Perjuangan PKK yang disertai kontak bersenjata melahirkan konflik berkepanjangan, hingga era pemerintahan Erdogan. Total korbannya baik dari kalangan sipil maupun prajurit kedua pihak mencapai lebih dari 50.000 orang.
Uni Eropa dan AS termasuk pihak-pihak yang menggolongkan PKK sebagai kelompok teroris. Namun tidak untuk YPG.
Sementara Turki, dengan sentimen anti-Kurdi-nya, dengan tegas menggolongkan YPG sebagai kelompok teroris. Untuk itu mereka sangat khawatir saat mendapat kabar YPG makin kuat di Suriah Utara berdekatan dengan teritori Turki. Bak tinggal menunggu bom waktu sebelum akhirnya mereka benar-benar melakukan serangan dengan dalih pertahanan diri.
Turki juga sangat khawatir pada referendum kemerdekaan Kurdistan. Pemungutan suara dihelat pada Senin, 25 September 2017. Dua hari berselang, petugas pemilihan di Irbil, ibu kota Pemerintah Wilayah Kurdistan (Kurdish Regional Government/KRG), mengumumkan bahwa hampir 93 persen peserta referendum memilih untuk merdeka dari Irak alias membentuk negara independen Kurdistan.
Di antara sekian banyak negara yang tak mendukung hasil referendum, Turki jadi salah satu yang paling keras mengecam. Erdogan sebenarnya punya hubungan baik dengan otoritas Kurdi di utara Irak. Namun masa-masa itu sudah berlalu sejak referendum, demikian sebagaimana dikutip Independent. Mereka mengancam akan menerapkan sanksi ekonomi, memotong akses Kurdi ke pasar internasional, hingga akan menggabungkan diri dengan tentara Irak di perbatasan dengan wilayah Kurdistan.

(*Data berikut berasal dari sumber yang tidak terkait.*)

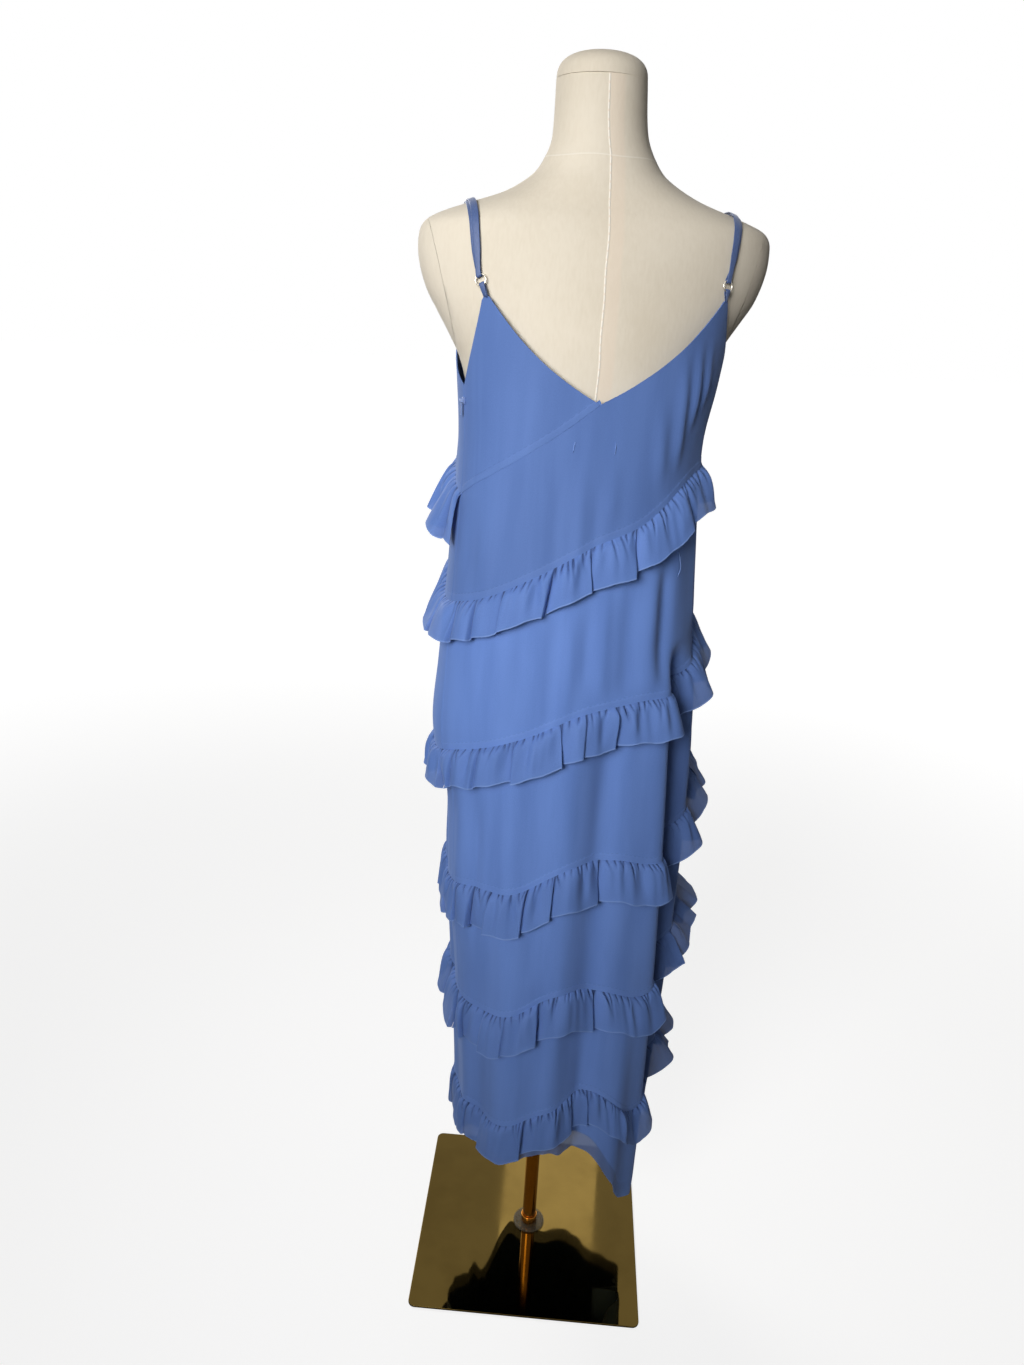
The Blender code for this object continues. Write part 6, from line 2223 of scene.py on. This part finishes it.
@dataclass
class Studio:
    """Plain pale floor, white surroundings, soft lamps and the camera."""

    floor_side: float = 60.0
    floor_tone: float = 0.34
    floor_glow: Pair = (0.79, 0.975)
    glow_reach: Pair = (0.9, 3.2)
    surround: float = 0.085
    camera_place: Triple = (0.2167, 1.2290, 1.3573)
    pitch: float = 19.769
    roll: float = 2.801
    yaw: float = -6.869
    lens: float = 27.03

    def build(self) -> None:
        """Make the floor, the world, the lamps and the camera."""
        self.build_floor()
        self.build_world()
        for lamp in LAMPS:
            self.hang(lamp)
        self.build_camera()

    @staticmethod
    def hang(lamp: Lamp) -> None:
        """Add one lamp, turned to face its aim."""
        data = bpy.data.lights.new(lamp.name, "AREA")
        data.shape = "RECTANGLE"
        data.size, data.size_y = lamp.sides
        data.energy = lamp.power
        data.spread = math.radians(lamp.spread)
        data.color = lamp.colour
        made = added(lamp.name, data)
        made.location = lamp.place
        ahead = Vector(lamp.aim) - Vector(lamp.place)
        made.rotation_euler = ahead.to_track_quat("-Z", "Y").to_euler()

    def build_floor(self) -> None:
        """Make the floor, which shows white to the camera and keeps soft shadows."""
        Workshop.clear()
        bpy.ops.mesh.primitive_plane_add(size=self.floor_side, location=(0.0, 0.0, 0.0))
        floor = bpy.context.object
        floor.name = "floor"
        bench = ShaderBench("pale_floor")
        tone = bench.noise(bench.here(), 3.0, 2.0)
        colour = bench.mix(tone, (self.floor_tone,) * 3, (self.floor_tone * 0.985,) * 3)
        path = bench.node("LightPath")
        away = bench.node("VectorMath", (0, bench.here()), operation="LENGTH")
        glow = bench.between(bench.step(away.outputs["Value"], *self.glow_reach), *self.floor_glow)
        shown = bench.times(path.outputs["Is Camera Ray"], glow)
        floor.data.materials.append(bench.finish(
            Base_Color=colour, Roughness=0.9, Specular_IOR_Level=0.1,
            Emission_Color=(1.0, 1.0, 1.0), Emission_Strength=shown))

    def build_world(self) -> None:
        """White for the eye and for reflections, and a plain soft level for light."""
        world = bpy.data.worlds.new("studio")
        bpy.context.scene.world = world
        world.use_nodes = True
        tree = world.node_tree
        light = tree.nodes["Background"]
        light.inputs["Color"].default_value = (1.0, 0.965, 0.925, 1.0)
        light.inputs["Strength"].default_value = self.surround
        shown = tree.nodes.new("ShaderNodeBackground")
        shown.inputs["Color"].default_value = (1.0, 1.0, 1.0, 1.0)
        path = tree.nodes.new("ShaderNodeLightPath")
        most = path.outputs["Is Camera Ray"]
        for kind in ("Is Glossy Ray", "Is Transmission Ray"):
            either = tree.nodes.new("ShaderNodeMath")
            either.operation = "MAXIMUM"
            tree.links.new(most, either.inputs[0])
            tree.links.new(path.outputs[kind], either.inputs[1])
            most = either.outputs[0]
        mix = tree.nodes.new("ShaderNodeMixShader")
        tree.links.new(most, mix.inputs[0])
        tree.links.new(light.outputs[0], mix.inputs[1])
        tree.links.new(shown.outputs[0], mix.inputs[2])
        tree.links.new(mix.outputs[0], tree.nodes["World Output"].inputs["Surface"])

    def build_camera(self) -> None:
        """Make the camera behind the dress, a little above its waist and looking down."""
        pitch, roll, yaw = (math.radians(turn) for turn in (self.pitch, self.roll, self.yaw))
        ahead = Vector((math.sin(yaw) * math.cos(pitch), -math.cos(yaw) * math.cos(pitch),
                        -math.sin(pitch)))
        level = Vector((-math.cos(yaw), -math.sin(yaw), 0.0))
        over = level.cross(ahead)
        right = level * math.cos(roll) + over * math.sin(roll)
        up = over * math.cos(roll) - level * math.sin(roll)
        turn = Matrix((right, up, -ahead)).transposed()
        data = bpy.data.cameras.new("camera")
        data.lens = self.lens
        data.sensor_width = 36.0
        data.clip_start = 0.05
        data.clip_end = 200.0
        made = added("camera", data)
        made.matrix_world = Matrix.Translation(self.camera_place) @ turn.to_4x4()
        bpy.context.scene.camera = made
        bpy.context.scene.view_settings.view_transform = "Standard"


def main() -> None:
    """Build the dress, its straps and zip, the form and the stand, and set the studio."""
    logging.basicConfig(level=logging.INFO, format="%(message)s")
    Studio().build()
    metal = MetalFinish("small_metal", (0.780, 0.740, 0.640), (0.600, 0.560, 0.470), 0.18,
                        0.32).build()
    tube = MetalFinish("gold_tube", (0.560, 0.270, 0.050), (0.430, 0.190, 0.030), 0.14, 0.24,
                       marks=40.0, grain=(900.0, 900.0, 40.0), relief=0.03).build()
    mirror = MetalFinish("gold_mirror", (0.105, 0.070, 0.0185), (0.088, 0.058, 0.015), 0.030,
                         0.075, marks=9.0, grain=(26.0, 26.0, 26.0), relief=0.008).build()
    dress = Dress()
    dress.build()
    form = dress.surface.form
    satin = SatinFinish().build()
    Strap("left", Shoulder(1.0, 0.140, 0.000027), BACK_PEAK_LEFT, FRONT_PEAK_LEFT,
          dress.surface, form).build(satin, metal)
    Strap("right", Shoulder(-1.0, 0.150, 0.000041), BACK_PEAK_RIGHT, FRONT_PEAK_RIGHT,
          dress.surface, form).build(satin, metal)
    SideZip(dress.surface).build(TapeFinish().build(), PullFinish().build())
    DressForm(form).build(JerseyFinish().build())
    DisplayStand().build(tube, mirror, WasherFinish().build())


if __name__ == "__main__":
    main()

Erdogan percaya diri bahwa orang-orang Kurdi di Irak akan kelaparan jika Ankara menutup jalur truk dan minyak. Ia ingin menargetkan pihak yang mengorganisir referendum, bukan warga sipil. Turki dilaporkan Independent khawatir jika Kurdi di Irak berhasil membentuk negara sendiri, maka maka akan timbul keinginan untuk merdeka daru orang-orang Kurdi di negara tersebut.
Erdogan sempat menjalin perdamaian dengan PKK di awal menjabat pada tahun 2014. Laporan The Economist disebutkan bahwa kesepakatan itu dibuat bersama pendiri PKK Abdullah Ocalan dan berhasil meyakinkan kelompok Kurdi lain yang lebih moderat.

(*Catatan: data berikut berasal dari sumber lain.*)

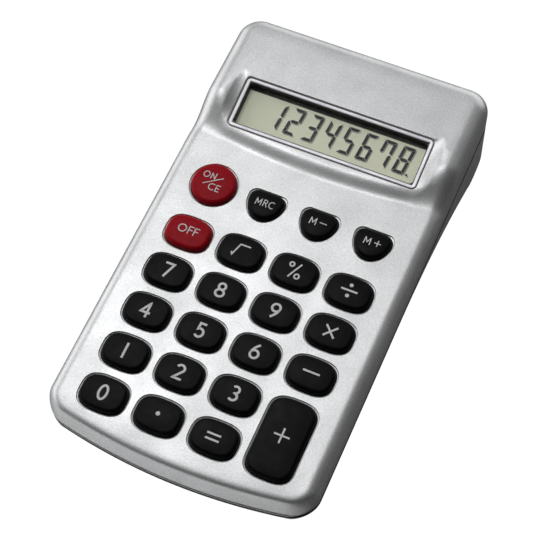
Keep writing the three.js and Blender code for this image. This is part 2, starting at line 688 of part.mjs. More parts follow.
function makeBattery() {
  const [axisY, axisZ] = CELL_CENTRE.toArray();
  const cellRight = CELL_LEFT + CELL_LENGTH;
  const nub = new THREE.Vector2(2.75, 1);
  const bodyLength = CELL_LENGTH - nub.y;
  const crimp = 0.4;
  const profile = [
    [0, 0],
    [CELL_RADIUS - crimp, 0],
    [CELL_RADIUS, crimp],
    [CELL_RADIUS, bodyLength - crimp],
    [CELL_RADIUS - crimp, bodyLength],
    [nub.x, bodyLength],
    [nub.x, CELL_LENGTH],
    [0, CELL_LENGTH],
  ].map(([r, along]) => new THREE.Vector2(r, along));
  const cell = new THREE.LatheGeometry(profile, 24).rotateZ(-Math.PI / 2);
  place("battery_cell", cell.translate(CELL_LEFT, axisY, axisZ), cellJacket);

  const plateAt = (left) => {
    const low = new THREE.Vector3(left, axisY - 4.5, axisZ - 4.5);
    return block(low, new THREE.Vector3(left + CONTACT_THICKNESS, axisY + 4.5, axisZ + 5.5));
  };
  const negativeLeft = CELL_PLATES[0][1] + GAP;
  place("positive_contact", plateAt(cellRight + GAP), steel);
  place("negative_contact", plateAt(negativeLeft), steel);

  const wireRadius = 0.35;
  const springLeft = negativeLeft + CONTACT_THICKNESS + GAP + wireRadius;
  const springLength = CELL_LEFT - GAP - wireRadius - springLeft;
  const coil = wire(new Helix(3, springLength, 3), wireRadius, 36);
  place("battery_spring", coil.translate(springLeft, axisY, axisZ), steel);

  // Each lead runs from above its contact forward onto the board.
  const leads = [
    ["battery_lead_positive", redWire, 1, 27.2],
    ["battery_lead_negative", blackWire, -1, 28.6],
  ];
  for (const [name, material, sign, start] of leads) {
    const points = [[start, 76, -5.3], [start - 0.6, 72, -4.2], [25, 67, -4.1], [21, 63, -4], [20, 61, -4.1]];
    const route = new THREE.CatmullRomCurve3(points.map(([x, y, z]) => new THREE.Vector3(sign * x, y, z)));
    place(name, wire(route, 0.5, 12, 8), material);
  }
}

// ---- Feet -----------------------------------------------------------------------------------------------
// Each foot is an upright rubber plug, flat on the table and cut to the case above it.
const FEET = [
  ["foot_front_left", -25, -28.5, 3.5],
  ["foot_front_right", 25, -28.5, 3.5],
  ["foot_rear_left", -30.4, 78.4, 2.9],
  ["foot_rear_right", 30.4, 78.4, 2.9],
];

function makeFeet() {
  const cased = geometryOf(lowerBlock.translate([0, 0, -GAP])).applyMatrix4(keypad.matrix);
  const casing = solid(cased);
  for (const [name, x, y, radius] of FEET) {
    const under = new THREE.Vector3(x, y, underside(y)).applyMatrix4(keypad.matrix);
    const plug = solid(post(under.x, under.y, 0, under.z + 0.5, radius, 20));
    place(name, plug.subtract(casing), rubber, calculator);
  }
}

// ---- Assembly -------------------------------------------------------------------------------------------
const frontBottom = new THREE.Vector3(0, FRONT_EDGE + 0.8, KEYPAD_BOTTOM);
keypad.rotation.x = LEAN;
keypad.position.set(0, 0, FOOT_CLEARANCE - frontBottom.y * Math.sin(LEAN) - frontBottom.z * Math.cos(LEAN));
keypad.updateMatrix();

makeUpperCase();
const seats = makeLowerCase();
makeDisplay();
makeKeys();
makeDomeMat();
makeBoard();
makeScrews(seats);
makeBattery();
makeFeet();

// The origin is on the table, under the middle of the case.
calculator.updateMatrixWorld(true);
const bounds = new THREE.Box3().setFromObject(calculator, true);
calculator.position.y = -(bounds.min.y + bounds.max.y) / 2;

export default calculator;
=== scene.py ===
"""The looks of a wedge-shaped desk calculator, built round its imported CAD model.

Everything on the case is drawn in the keypad's own frame, in millimetres: X to the right, Y from the front
edge towards the display, Z out of the keypad face, with the origin in the middle of the key grid. The
display has a frame of its own, sloping back inside its recess. Two matrices carry both into the row frame.
"""
import json
import math

import bpy
import numpy as np
from mathutils import Matrix, Vector
from mathutils.geometry import delaunay_2d_cdt


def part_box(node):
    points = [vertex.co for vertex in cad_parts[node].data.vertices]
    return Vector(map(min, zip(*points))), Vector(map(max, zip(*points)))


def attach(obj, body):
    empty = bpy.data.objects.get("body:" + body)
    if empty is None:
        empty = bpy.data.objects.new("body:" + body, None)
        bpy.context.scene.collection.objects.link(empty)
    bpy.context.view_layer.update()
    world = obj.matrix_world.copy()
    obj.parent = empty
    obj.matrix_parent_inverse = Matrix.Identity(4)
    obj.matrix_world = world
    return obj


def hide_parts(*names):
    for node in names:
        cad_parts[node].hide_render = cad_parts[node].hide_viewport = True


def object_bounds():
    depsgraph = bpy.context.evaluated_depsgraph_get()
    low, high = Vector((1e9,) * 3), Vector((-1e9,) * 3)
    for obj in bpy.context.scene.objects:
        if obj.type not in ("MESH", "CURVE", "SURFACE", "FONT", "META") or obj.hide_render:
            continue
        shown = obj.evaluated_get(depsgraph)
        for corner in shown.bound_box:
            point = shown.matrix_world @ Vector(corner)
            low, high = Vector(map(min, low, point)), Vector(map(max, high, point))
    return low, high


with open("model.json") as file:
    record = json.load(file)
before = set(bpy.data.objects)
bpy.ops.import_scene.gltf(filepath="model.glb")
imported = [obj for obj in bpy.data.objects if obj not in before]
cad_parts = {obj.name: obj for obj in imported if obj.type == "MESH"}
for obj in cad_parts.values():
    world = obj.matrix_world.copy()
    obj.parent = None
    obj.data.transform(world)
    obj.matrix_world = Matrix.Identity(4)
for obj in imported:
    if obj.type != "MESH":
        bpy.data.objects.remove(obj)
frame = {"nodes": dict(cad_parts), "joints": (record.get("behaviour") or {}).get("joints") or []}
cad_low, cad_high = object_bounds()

# ---- Sizes, in millimetres --------------------------------------------------------------------------------
HALF_WIDTH = 35.2
FRONT_EDGE = -35.6
BACK_EDGE = 90.3
CORNER_RADIUS = 6.3
FRONT_BOW = 4.1  # how far the ends of the front edge fall back behind its middle
BOW_END = 10.0
PARTING_Z = -6.0
WALL = 1.6
GAP = 0.3
GROOVE = (0.45, 0.45)  # depth and height of the shadow line cut into the lower shell's top edge
LOWER_TOP = PARTING_Z - GAP - GROOVE[1]
SEAM_LEDGE = 0.27  # how far the upper shell's skirt is rounded in over the seam

SIDE_FILLET = 3.2
HEAD_FILLET = 4.2
FRONT_SLOPE = 3.5
FRONT_LAND = 0.4
CREASE_SOFTNESS = 1.9
HEAD_RISE = 3.8
WAVE_FOOT = 50.0
WAVE_BOW = 3.4
WAVE_LENGTH = 9.0
SIDE_STRETCH = 0.35  # how much longer the wave is beside the display
SILL_RISE = 1.25
SILL_LENGTH = 4.5

BEZEL_FRONT = 56.4
BEZEL_SLOPE = math.radians(9)
BEZEL_SIZE = (52.0, 14.4)
WINDOW_SIZE = (49.9, 12.35)
BEZEL_BACK = BEZEL_FRONT + BEZEL_SIZE[1] * math.cos(BEZEL_SLOPE)
SCOOP_MIDDLE = 64.0
SCOOP_REACH = 9.6
SCOOP_WIDTH = 3.5

KEYPAD_BOTTOM = -8.0
RAMP_START = 22.0
BULGE_RADIUS = 10.5
BULGE_CENTRE_Y = BACK_EDGE - BULGE_RADIUS
BULGE_CENTRE_Z = -12.7
RAMP_ANGLE = math.radians(27.5)
RAMP_END = BULGE_CENTRE_Y - BULGE_RADIUS * math.sin(RAMP_ANGLE)
RAMP_CURVE = math.tan(RAMP_ANGLE) / (2 * (RAMP_END - RAMP_START))

COLUMN_PITCH = 14.5
ROW_PITCH = 11.84
KEY_SIZE = (11.6, 8.8)
SHIELD_SIZE = (9.4, 7.9)
TOP_ROW_Y = 38.0

DOOR_HALF_WIDTH = 26.6
DOOR_FRONT = 66.0
DOOR_TOP = -10.0
RIBS_MIDDLE = 70.6
FRONT_SCREWS = [(-31.0, -17.8, -6.6), (31.0, -17.8, -6.6)]  # X, Y and the height of the head's seat
REAR_SCREWS = [(-30.5, 46.0, -7.4), (30.5, 46.0, -7.4)]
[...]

Sayangnya bulan madu berbasis gencatan sejata itu hanya berlangsung sebentar. Pada pertengahan 2015 muncul rentetan serangan yang dinilai Turki sebagai tanda batalnya gencatan senjata. Dalam pembelaan PKK, mereka terpaksa melancarkan serangan yang bersifat emosional karena Turki dianggap gagal memberikan rasa aman kepada orang Kurdi yang sedang diserang oleh ISIS di daerah Kobane, Suriah.
Erdogan tak peduli dan malah mengeksploitasi serangan tersebut sebagai alasan untuk melakukan serangan milter. Pada Juli 2015 hingga Desember 2016 mereka menyerbu ke kantong-kantong pertahanan PKK. Hasilnya adalah kematian 2.000 orang dan ratusan ribu lainnya terpaksa mengungsi untuk mengamankan diri serta keluarga. Siapapun yang menentang keputusan berperang akan dipersekusi, apalagi untuk politisi Kurdi yang moderat.
Ada konsekuensi lain dari serangan Erdogan ke Suriah. Turki adalah anggota dari Pakta Pertahanan Atlantik Utara (NATO). Amerika Serikat, kekuatan terkuat di NATO, justru mengecam tindakan Erdogan, demikian laporan Washington Post. YPG adalah aliansi AS selama Perang Suriah selaku oposisi Presiden Bashar al-Asssad.
Pada akhirnya NATO goyah dari dalam, Turki kian menjauh dari AS, namun makin dengan dengan Rusia—yang menurut Al Jazeera memberi lampu hijau untuk Erdogan agar tak ragu menyerang komplotan Kurdi di Suriah Utara.